Anna is exhausted by the end of her first day; she doubts that she can further endure the confined atmosphere of the salon. A friendly saleswoman assures her that Madame Vernon is pleased with her.

That evening Anna emerges from the salon onto the rue de la Paix. Passing other mannequins along the boulevard she exults in a new sense of belonging to Paris.

==Narrator and narration==
Rhys displays her narrative approach in transitioning from a third-person limited omniscience point-of-view to that of “detached observer” in the following passage

At six o’clock Anna was in the rue de la Paix; her fatigue forgotten, the feeling that now she really belonged to the great maddening city possessed her and she was happy in her beautifully cut tailor-made and beret.

Georgette passed her and smiled; Babette was in a fur coat.

All up the street the mannequins were coming out of the shops, pausing on the pavement for a moment, making them as gay and as beautiful as beds of flowers before they walked swiftly away and the Paris night swallowed them up.

==Theme==
Three stories from The Left Bank: “ Illusion,” “Mannequin,” and “La Grosse Fifi,” “set out the centrality of the outsider figure in Rhys’s short stories and the complexity with which she deals with such figures and their possibilities for escaping a crushing social and sexual alienation.”

Anna is wearing a black dress, a distinguishing “trademark” of Rhys’s petite femmes in all her fiction, when we first encounter the protagonist as she arrives for work at Madame Veron’s modelling studio.

Anna, dressed in the black cotton, chemise-like garment of the mannequin off duty was trying to find her way along dark passages and down complicated flights of stairs to the underground from where lunch was served.
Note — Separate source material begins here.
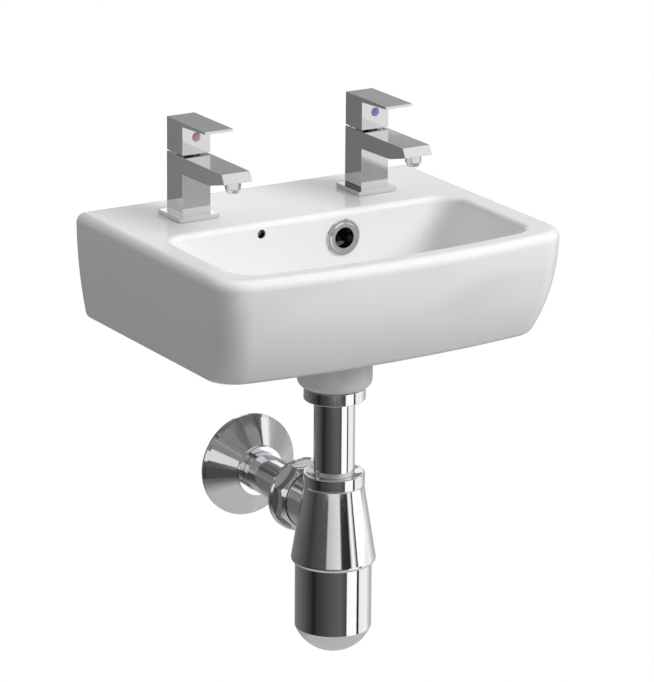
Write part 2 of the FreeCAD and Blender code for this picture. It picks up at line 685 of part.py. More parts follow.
def build_holes(body):
    taps = new_sketch(body, "XY_Plane", "tap_holes", d.deck_height)
    for side in (-1, 1):
        draw_circle(taps, d.tap_hole, d.tap_spacing * side / 2, -d.tap_distance)
    pocket(body, taps, d.deck_thickness * 2)
    bolts = new_sketch(body, "XZ_Plane", "bolt_holes")
    for side in (-1, 1):
        draw_circle(bolts, d.bolt_hole, d.bolt_spacing * side / 2, ZERO)
    pocket(body, bolts, d.skirt_wall * 2, back=True)
    overflow = new_sketch(body, "XZ_Plane", "overflow_hole", d.duct_distance)
    draw_circle(overflow, d.overflow_hole, d.overflow_x, d.deck_height - d.overflow_drop)
    pocket(body, overflow, d.bowl_back - d.duct_distance + d.ring_lip, back=True)
    stay = new_sketch(body, "XZ_Plane", "chain_stay_hole", d.bowl_back)
    draw_circle(stay, d.chain_hole, -d.chain_x, d.deck_height - d.chain_drop)
    pocket(body, stay, d.chain_depth)


def build_basin():
    body = new_body("basin")
    bottom = d.deck_height - d.basin_height
    floor = d.deck_height - d.bowl_depth
    build_skirt(body, bottom)
    build_hollow(body, bottom)
    build_bowl_shell(body, floor)
    build_boss(body, floor)
    build_duct_walls(body)
    build_bowl(body, floor)
    build_outlet(body, floor)
    build_duct_bore(body)
    build_holes(body)


def build_overflow_ring():
    """A stepped ring whose sleeve sits in the overflow hole."""
    body = new_body("overflow_ring")
    outer, bead, bore = d.ring_diameter / 2, d.ring_bead / 2, d.ring_bore / 2
    sleeve = d.overflow_hole / 2 - d.slip
    revolve(body, "ring_profile", [
        (bore, -d.ring_lip), (bead, -d.ring_lip), (bead + d.ring_step / 2, -d.ring_step),
        (outer - d.ring_step / 2, -d.ring_step), (outer, -d.ring_step / 2), (outer, ZERO),
        (sleeve, ZERO), (sleeve, d.ring_sleeve), (bore, d.ring_sleeve)], "XY_Plane")
    place(body, d.overflow_x, -d.bowl_back, d.deck_height - d.overflow_drop)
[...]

She was shivering, for she had forgotten her coat, and the garment that she wore was very short, sleeveless, displaying her rose-coloured stockings to the knee. Her hair was flamingly and honestly red; her eyes, which were gentle in expression, brown and heavily shadowed with kohl, her face small and pale under its professional rouge. She was fragile, like a delicate child, her arms pathetically thin. It was to her legs she owned this dazzling, this incredible opportunity.

Anna, one of Rhys’s literary, and perhaps autobiographical “petite femmes,” fares well in this tale of this fashion model in 1920s Paris.

Anna, despite her diminutive and delicate physique (she models the jeune fille fashions), she survives her initiation into the modelling world and is adopted by her female compatriots.

Biographers Cheryl and David Malcolm write:

“Mannequin” is less about escape than belonging, and this makes it a stand out in Rhys’s fiction. Anna finds a place, finds companions, and finds a role. At the end of the story, however temporarily, she belongs and stops being an outsider.

===Allegory: Alice in Wonderland===
Critics Malcolm and Malcolm detect an atmosphere and setting reminiscent of Lewis Carol’s Alice’s Adventures in Wonderland (1865). Like Alice’s tumble down the rabbit hole, Anna descends into the bowels of the fashion house encountering “countless puzzling corridors and staircases, a rabbit warren and a labyrinth” to arrive at the subterranean lunch room.

She pushed open a door.

She was in a big, very low ceilinged room, all the floor space occupied by long wooden tables with no cloths…she was sitting at the mannequin’s table, gazing at a thick and hideous white china plate, a twisted tin fork, wooden-handled stained knife, a tumbler so thick it seemed unbreakable.

Anna observes Madame Pecard, the dresser, seated at the head of the table attempting to preside over the luncheon like a Mad Hatter; absurdities abound. When Pecard announces that smoking is prohibited, the assembled mannequins at once light up cigarettes.

== Sources ==
- Angier, Carole. 1990. Jean Rhys: Life and Work. Little, Brown and Company, Boston, Toronto, London.
- Harris, Laurel. 2021. "Impassagenwerk: Jean Rhys's Interwar Fiction and the Modernist Impasse." Journal of Modern Literature , Spring 2021, Vol. 44, No. 3 (Spring 2021), pp. 19-34. Indiana University Press. https://www.jstor.org/stable/10.2979/jmodelite.44.3.02 Accessed 10 January, 2026.
- Malcolm, Cheryl Alexander and Malcolm, David. 1996. Jean Rhys: A Study of the Short Fiction. Twayne Publishers, Simon & Schuster, New York.
- Rhys, Jean. 1987. Jean Rhys: The Collected Short Stories. W. W. Norton & Company, New York, London.